Only the lines from the start of the material through the line containing "TIN_SMOOTH, TIN_ROUGH = 0.12, 0.2" are to be extracted, exactly as they appear.
══ Information provided
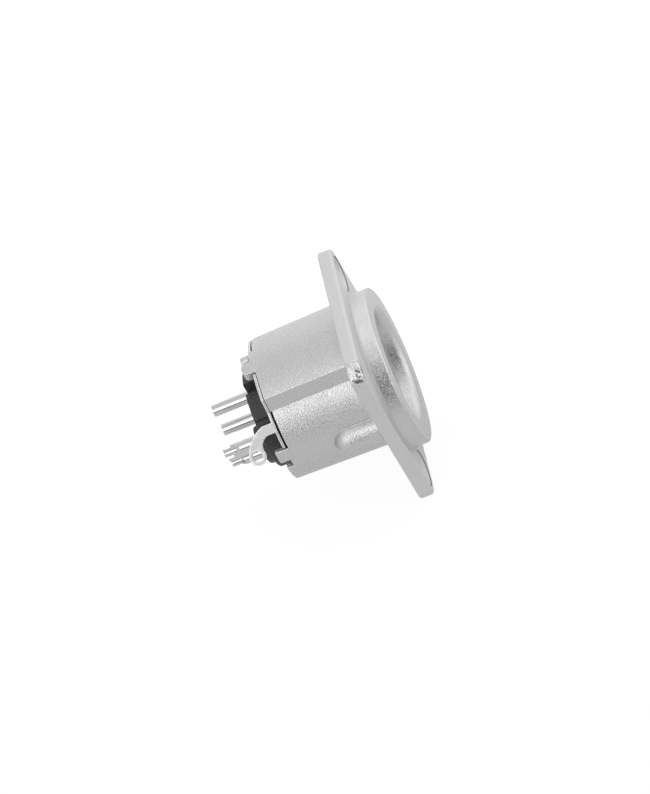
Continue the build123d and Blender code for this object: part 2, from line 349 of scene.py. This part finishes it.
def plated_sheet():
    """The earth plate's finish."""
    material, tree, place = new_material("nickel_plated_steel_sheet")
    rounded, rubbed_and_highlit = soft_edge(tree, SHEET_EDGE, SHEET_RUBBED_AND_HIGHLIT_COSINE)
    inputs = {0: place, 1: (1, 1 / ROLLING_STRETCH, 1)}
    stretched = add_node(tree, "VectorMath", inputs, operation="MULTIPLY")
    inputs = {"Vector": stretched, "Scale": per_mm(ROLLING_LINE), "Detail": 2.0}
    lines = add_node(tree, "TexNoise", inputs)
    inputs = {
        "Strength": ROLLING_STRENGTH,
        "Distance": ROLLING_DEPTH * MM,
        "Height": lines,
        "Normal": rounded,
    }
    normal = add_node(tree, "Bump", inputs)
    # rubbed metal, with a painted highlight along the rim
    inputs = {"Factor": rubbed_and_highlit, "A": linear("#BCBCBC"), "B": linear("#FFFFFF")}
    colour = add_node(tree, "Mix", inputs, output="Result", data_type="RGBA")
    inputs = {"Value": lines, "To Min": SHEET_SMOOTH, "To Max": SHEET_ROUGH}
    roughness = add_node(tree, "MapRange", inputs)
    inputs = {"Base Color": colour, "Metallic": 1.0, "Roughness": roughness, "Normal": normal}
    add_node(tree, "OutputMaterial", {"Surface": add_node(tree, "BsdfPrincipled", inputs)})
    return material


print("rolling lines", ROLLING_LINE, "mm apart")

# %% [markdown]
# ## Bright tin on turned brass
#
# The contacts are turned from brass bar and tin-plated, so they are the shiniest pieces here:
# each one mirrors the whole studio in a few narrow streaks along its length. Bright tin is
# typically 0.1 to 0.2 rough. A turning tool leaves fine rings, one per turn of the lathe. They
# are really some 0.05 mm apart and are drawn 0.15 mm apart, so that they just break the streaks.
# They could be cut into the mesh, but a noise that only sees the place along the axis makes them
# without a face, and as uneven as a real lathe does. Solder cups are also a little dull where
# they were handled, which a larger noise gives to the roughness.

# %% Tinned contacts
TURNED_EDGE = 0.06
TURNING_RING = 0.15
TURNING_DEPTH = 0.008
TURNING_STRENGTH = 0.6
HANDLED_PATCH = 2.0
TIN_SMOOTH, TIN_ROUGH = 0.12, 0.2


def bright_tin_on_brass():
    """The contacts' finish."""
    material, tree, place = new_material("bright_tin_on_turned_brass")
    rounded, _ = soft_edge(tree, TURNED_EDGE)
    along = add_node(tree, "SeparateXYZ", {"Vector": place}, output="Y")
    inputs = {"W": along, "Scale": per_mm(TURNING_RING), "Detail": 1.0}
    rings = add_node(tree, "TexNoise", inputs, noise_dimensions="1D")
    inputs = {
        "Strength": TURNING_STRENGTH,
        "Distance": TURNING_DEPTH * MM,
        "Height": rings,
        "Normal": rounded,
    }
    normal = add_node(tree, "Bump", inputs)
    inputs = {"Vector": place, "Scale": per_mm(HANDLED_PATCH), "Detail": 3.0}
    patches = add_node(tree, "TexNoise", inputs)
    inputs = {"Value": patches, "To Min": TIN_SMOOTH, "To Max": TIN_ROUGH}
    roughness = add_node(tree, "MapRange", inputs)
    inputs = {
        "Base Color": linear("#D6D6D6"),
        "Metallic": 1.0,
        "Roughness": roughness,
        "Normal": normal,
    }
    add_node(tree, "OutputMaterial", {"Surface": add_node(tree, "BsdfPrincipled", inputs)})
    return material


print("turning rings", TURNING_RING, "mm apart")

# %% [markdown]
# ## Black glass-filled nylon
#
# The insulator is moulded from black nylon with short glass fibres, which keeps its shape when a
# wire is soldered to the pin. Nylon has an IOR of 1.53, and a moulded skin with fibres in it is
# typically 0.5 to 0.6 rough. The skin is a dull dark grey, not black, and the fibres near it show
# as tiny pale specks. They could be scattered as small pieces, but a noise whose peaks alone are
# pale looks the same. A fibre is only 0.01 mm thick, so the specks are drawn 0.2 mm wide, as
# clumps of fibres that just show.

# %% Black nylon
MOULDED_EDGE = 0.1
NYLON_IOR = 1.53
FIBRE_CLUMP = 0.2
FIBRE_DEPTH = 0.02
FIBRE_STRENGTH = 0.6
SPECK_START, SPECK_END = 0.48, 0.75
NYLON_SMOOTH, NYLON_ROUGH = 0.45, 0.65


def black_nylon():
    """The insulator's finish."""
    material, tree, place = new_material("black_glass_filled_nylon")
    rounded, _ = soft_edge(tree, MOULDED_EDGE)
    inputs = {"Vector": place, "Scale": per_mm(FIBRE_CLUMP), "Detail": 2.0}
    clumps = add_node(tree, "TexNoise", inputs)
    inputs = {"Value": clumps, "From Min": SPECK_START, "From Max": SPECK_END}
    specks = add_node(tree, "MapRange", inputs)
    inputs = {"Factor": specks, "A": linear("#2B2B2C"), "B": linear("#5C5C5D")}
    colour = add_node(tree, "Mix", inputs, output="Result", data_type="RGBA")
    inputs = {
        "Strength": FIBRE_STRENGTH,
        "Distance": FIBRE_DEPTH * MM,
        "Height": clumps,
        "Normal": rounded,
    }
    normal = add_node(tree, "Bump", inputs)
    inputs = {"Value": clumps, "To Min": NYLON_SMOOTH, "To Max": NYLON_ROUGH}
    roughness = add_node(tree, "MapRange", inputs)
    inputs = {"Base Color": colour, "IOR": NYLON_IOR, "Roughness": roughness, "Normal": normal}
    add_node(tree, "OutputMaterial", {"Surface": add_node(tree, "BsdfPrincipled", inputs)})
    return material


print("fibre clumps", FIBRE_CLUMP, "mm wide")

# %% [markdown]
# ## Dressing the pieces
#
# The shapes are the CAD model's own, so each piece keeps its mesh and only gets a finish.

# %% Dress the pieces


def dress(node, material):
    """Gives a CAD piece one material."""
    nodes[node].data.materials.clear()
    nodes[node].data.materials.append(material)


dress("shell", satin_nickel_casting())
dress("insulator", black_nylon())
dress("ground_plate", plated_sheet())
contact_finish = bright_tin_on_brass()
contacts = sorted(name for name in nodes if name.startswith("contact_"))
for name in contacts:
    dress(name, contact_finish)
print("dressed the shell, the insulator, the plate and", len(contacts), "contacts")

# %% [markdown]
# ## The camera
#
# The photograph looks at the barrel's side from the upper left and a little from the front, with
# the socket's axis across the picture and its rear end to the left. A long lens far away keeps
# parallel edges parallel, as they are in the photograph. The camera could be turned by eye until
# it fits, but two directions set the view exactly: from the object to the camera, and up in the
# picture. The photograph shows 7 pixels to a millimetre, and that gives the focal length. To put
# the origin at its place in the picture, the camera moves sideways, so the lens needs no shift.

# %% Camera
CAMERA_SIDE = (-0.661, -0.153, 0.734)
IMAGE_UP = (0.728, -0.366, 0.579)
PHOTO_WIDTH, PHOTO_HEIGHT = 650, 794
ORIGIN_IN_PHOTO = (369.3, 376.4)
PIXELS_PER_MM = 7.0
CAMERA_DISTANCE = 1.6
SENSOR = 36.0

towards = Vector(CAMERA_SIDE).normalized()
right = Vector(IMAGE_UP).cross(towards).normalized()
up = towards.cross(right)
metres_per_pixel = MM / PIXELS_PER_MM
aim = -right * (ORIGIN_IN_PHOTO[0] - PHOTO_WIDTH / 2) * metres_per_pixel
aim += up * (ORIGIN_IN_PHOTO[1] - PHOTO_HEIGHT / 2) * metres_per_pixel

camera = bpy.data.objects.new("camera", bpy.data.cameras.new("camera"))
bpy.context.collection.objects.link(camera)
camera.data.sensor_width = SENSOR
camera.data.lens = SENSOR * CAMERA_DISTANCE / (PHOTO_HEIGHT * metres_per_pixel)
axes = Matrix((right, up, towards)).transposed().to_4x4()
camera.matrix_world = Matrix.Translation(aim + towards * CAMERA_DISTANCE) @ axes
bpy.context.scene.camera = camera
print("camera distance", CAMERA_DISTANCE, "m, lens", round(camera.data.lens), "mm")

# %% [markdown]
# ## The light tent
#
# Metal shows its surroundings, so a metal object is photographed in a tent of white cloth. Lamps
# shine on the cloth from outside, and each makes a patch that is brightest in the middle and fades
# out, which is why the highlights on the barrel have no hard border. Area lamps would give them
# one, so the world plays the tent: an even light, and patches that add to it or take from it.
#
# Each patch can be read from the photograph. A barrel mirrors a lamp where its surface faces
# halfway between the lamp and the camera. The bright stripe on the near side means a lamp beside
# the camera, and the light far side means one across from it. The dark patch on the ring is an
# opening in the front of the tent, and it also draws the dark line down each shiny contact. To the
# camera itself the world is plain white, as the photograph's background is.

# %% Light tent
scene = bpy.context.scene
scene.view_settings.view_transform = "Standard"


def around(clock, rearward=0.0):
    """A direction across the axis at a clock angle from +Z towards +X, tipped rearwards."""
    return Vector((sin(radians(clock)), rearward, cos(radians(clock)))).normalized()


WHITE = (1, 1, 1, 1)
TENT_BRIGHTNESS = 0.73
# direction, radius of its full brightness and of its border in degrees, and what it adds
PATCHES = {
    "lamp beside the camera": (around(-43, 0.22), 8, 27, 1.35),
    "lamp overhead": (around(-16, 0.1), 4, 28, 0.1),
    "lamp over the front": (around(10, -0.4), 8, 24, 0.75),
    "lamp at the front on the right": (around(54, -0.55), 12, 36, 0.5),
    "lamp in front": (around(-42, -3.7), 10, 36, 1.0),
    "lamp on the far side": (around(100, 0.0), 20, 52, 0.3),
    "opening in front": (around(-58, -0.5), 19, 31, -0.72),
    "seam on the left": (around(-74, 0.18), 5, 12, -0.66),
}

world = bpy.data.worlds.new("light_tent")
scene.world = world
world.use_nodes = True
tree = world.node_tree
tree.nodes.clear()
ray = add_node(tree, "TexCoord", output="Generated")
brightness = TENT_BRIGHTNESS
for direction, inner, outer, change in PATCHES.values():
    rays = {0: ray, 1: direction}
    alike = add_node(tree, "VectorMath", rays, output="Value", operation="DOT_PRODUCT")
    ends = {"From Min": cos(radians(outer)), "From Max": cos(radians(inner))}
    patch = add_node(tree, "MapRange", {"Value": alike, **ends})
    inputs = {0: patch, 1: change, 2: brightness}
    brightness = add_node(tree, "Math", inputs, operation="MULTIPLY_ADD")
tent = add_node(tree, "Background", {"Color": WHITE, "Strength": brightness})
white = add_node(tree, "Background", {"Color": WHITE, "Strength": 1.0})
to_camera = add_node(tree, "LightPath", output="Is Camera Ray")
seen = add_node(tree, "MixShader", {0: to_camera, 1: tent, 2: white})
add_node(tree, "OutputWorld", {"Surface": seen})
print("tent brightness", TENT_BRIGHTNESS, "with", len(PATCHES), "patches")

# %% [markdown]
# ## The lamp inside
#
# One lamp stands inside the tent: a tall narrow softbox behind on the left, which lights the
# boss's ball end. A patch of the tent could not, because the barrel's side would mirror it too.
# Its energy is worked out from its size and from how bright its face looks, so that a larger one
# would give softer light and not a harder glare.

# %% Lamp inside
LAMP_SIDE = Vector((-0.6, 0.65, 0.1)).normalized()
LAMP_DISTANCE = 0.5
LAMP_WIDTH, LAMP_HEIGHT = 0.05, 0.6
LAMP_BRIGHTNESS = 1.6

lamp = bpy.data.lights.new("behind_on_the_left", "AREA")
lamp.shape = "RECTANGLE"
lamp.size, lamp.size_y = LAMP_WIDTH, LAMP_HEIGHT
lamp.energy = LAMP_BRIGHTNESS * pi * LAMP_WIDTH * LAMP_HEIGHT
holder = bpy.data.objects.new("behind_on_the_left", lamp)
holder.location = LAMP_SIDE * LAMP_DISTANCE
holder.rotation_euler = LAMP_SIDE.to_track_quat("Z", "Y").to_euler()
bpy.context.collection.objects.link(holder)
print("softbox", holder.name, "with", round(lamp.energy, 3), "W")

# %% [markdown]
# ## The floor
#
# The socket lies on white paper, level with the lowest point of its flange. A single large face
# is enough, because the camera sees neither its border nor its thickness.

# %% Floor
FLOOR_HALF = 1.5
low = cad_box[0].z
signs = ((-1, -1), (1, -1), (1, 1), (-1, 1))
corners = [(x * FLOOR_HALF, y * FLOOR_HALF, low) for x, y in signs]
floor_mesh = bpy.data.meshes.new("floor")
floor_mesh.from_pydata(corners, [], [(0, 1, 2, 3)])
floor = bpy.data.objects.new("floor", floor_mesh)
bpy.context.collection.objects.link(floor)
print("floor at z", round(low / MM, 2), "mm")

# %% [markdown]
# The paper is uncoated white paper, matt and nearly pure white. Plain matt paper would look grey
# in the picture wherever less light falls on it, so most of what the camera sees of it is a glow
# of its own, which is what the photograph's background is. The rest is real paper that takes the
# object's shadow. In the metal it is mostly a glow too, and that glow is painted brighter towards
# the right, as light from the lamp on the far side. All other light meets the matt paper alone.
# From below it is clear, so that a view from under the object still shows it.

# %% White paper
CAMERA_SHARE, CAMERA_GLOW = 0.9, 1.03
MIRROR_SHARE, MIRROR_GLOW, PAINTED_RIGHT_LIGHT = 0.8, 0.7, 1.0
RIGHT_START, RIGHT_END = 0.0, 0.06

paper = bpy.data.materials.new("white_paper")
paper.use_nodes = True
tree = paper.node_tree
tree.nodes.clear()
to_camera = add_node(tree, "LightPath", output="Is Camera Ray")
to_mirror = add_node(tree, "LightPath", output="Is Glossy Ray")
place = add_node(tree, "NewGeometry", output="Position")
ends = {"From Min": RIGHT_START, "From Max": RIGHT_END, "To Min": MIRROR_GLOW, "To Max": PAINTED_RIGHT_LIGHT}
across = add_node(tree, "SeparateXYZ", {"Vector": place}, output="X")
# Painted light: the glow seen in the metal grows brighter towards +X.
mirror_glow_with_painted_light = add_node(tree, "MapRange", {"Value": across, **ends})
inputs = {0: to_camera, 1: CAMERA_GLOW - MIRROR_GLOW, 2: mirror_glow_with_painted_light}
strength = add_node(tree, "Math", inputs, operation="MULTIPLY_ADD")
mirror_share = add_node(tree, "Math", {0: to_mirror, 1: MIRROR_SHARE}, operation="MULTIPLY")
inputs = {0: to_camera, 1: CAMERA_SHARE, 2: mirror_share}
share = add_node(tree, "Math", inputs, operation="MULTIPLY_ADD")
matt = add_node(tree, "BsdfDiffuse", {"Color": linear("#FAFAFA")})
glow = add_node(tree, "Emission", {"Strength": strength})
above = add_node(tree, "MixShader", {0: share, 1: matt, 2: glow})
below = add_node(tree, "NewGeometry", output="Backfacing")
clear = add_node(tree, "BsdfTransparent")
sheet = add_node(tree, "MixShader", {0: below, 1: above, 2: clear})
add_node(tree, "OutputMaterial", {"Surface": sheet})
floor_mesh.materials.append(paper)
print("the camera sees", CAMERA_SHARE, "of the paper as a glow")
════
### Exercise answer:
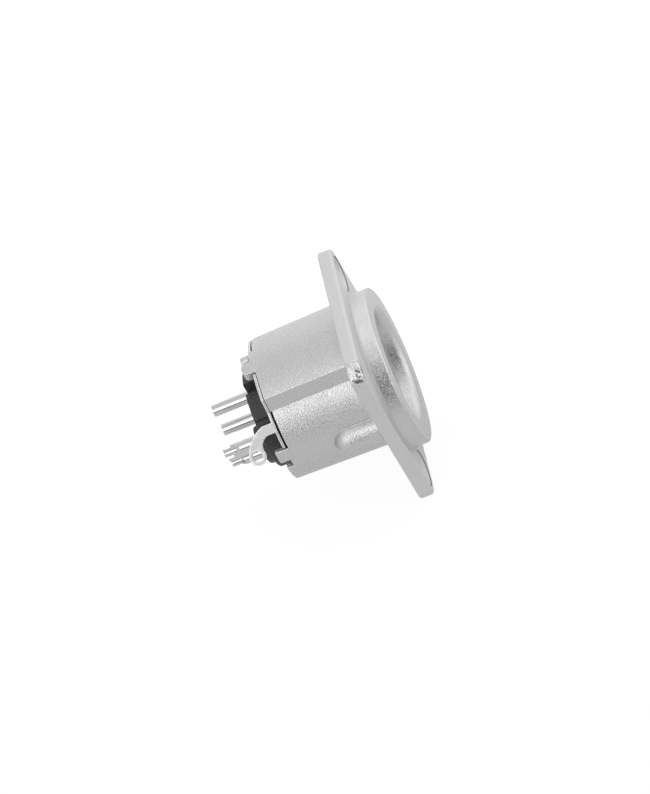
Continue the build123d and Blender code for this object: part 2, from line 349 of scene.py. This part finishes it.
def plated_sheet():
    """The earth plate's finish."""
    material, tree, place = new_material("nickel_plated_steel_sheet")
    rounded, rubbed_and_highlit = soft_edge(tree, SHEET_EDGE, SHEET_RUBBED_AND_HIGHLIT_COSINE)
    inputs = {0: place, 1: (1, 1 / ROLLING_STRETCH, 1)}
    stretched = add_node(tree, "VectorMath", inputs, operation="MULTIPLY")
    inputs = {"Vector": stretched, "Scale": per_mm(ROLLING_LINE), "Detail": 2.0}
    lines = add_node(tree, "TexNoise", inputs)
    inputs = {
        "Strength": ROLLING_STRENGTH,
        "Distance": ROLLING_DEPTH * MM,
        "Height": lines,
        "Normal": rounded,
    }
    normal = add_node(tree, "Bump", inputs)
    # rubbed metal, with a painted highlight along the rim
    inputs = {"Factor": rubbed_and_highlit, "A": linear("#BCBCBC"), "B": linear("#FFFFFF")}
    colour = add_node(tree, "Mix", inputs, output="Result", data_type="RGBA")
    inputs = {"Value": lines, "To Min": SHEET_SMOOTH, "To Max": SHEET_ROUGH}
    roughness = add_node(tree, "MapRange", inputs)
    inputs = {"Base Color": colour, "Metallic": 1.0, "Roughness": roughness, "Normal": normal}
    add_node(tree, "OutputMaterial", {"Surface": add_node(tree, "BsdfPrincipled", inputs)})
    return material


print("rolling lines", ROLLING_LINE, "mm apart")

# %% [markdown]
# ## Bright tin on turned brass
#
# The contacts are turned from brass bar and tin-plated, so they are the shiniest pieces here:
# each one mirrors the whole studio in a few narrow streaks along its length. Bright tin is
# typically 0.1 to 0.2 rough. A turning tool leaves fine rings, one per turn of the lathe. They
# are really some 0.05 mm apart and are drawn 0.15 mm apart, so that they just break the streaks.
# They could be cut into the mesh, but a noise that only sees the place along the axis makes them
# without a face, and as uneven as a real lathe does. Solder cups are also a little dull where
# they were handled, which a larger noise gives to the roughness.

# %% Tinned contacts
TURNED_EDGE = 0.06
TURNING_RING = 0.15
TURNING_DEPTH = 0.008
TURNING_STRENGTH = 0.6
HANDLED_PATCH = 2.0
TIN_SMOOTH, TIN_ROUGH = 0.12, 0.2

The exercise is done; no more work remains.